Tatum’s gotten past the sizzle and found the steak.
This bugs people. They don’t like seeing Tatum defer. It doesn’t fit their mold. It doesn’t matter if Tatum is surrounded by players who would be—or were—first options on other teams, passing the ball is a “beta” move unbecoming an “alpha” player.
This year, Tatum is 14th in assists per 100 possessions in the playoffs, trailing only Nikola Jokic among front court players. It’s a far cry from last year’s performance, when Tatum wrapped things up in the 28th spot. Tatum’s averaging about two fewer field goal attempts per 100 possessions in the playoffs, but he’s also averaging one more assist per 100 possessions, which is actually a net gain in points for the team, given that Tatum’s field goal percentage, like most players with a high rate of three point attempts, is less than 50%.

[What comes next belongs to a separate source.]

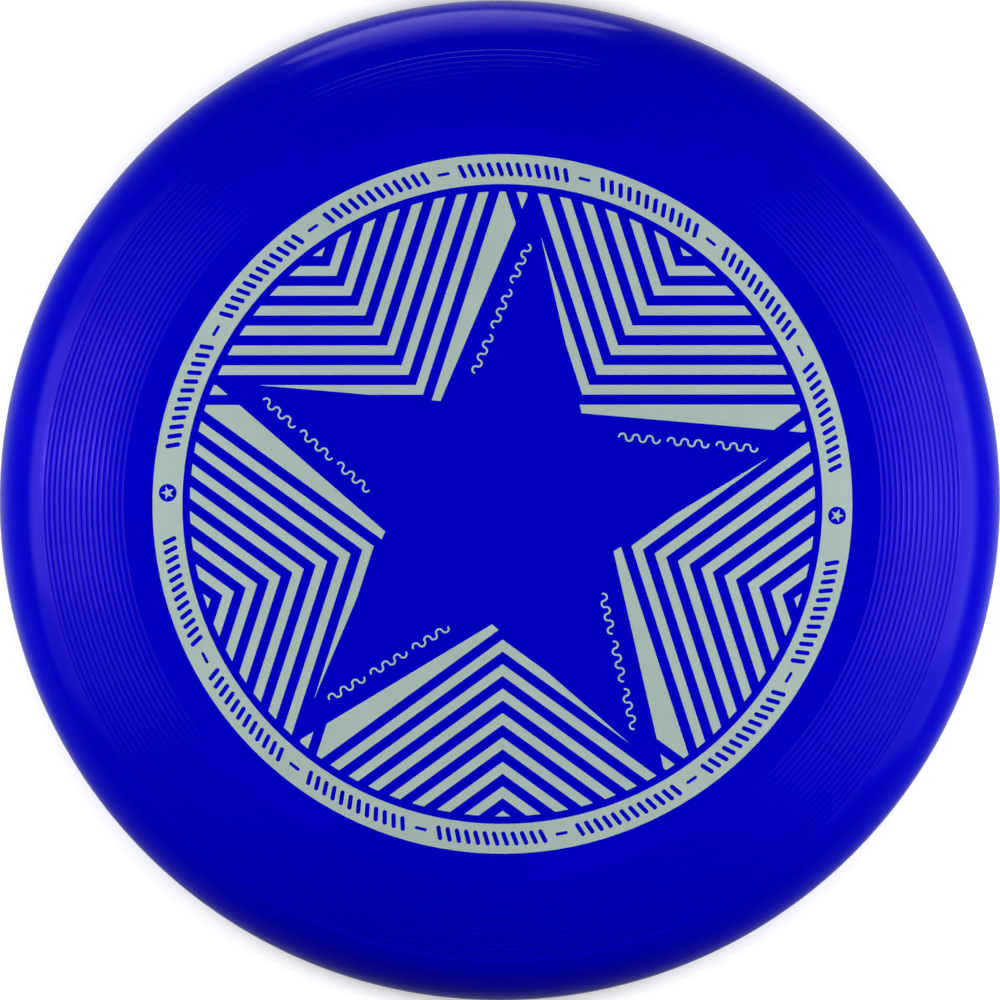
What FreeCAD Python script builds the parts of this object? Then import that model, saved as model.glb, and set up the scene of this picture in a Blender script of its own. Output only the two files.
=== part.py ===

Yeah, we’ve been told for years that this is a “stage” where superstars “rise to the occasion,” or words to that effect, but it’s usually in commercials designed to capture your eyeballs for a nice fat slate of advertisers.
The truth is nowhere near that reductive. Looking back at those 60s Celtics teams, who was the “superstar?” Certainly Russ was the team’s best known—and most controversial—player, but he wasn’t Wilt. It’s not his profile on the NBA logo. Russell was almost always the best player on the court, but he wasn’t cut from superstar cloth, once the ref tossed that ball in the air, all he cared about was winning.
It’s an attitude that some players are seemingly born with, while others acquire it after they’ve tasted defeat one time too many. And it’s an attitude that Jayson Tatum seems to have finally picked up. He knows he’s going to get a max contract. He’s got a nice little shoe deal going. He’s got the individual stuff covered. And what he wants now is something that he can only get as a teammate. The best things to come for Tatum are things he’ll need help getting.
The path to get them was blazed by Celtics teams that, somehow, despite having the greatest player of all time, despite having Hall of Famers coming off the bench, was still greater than the sum of its parts.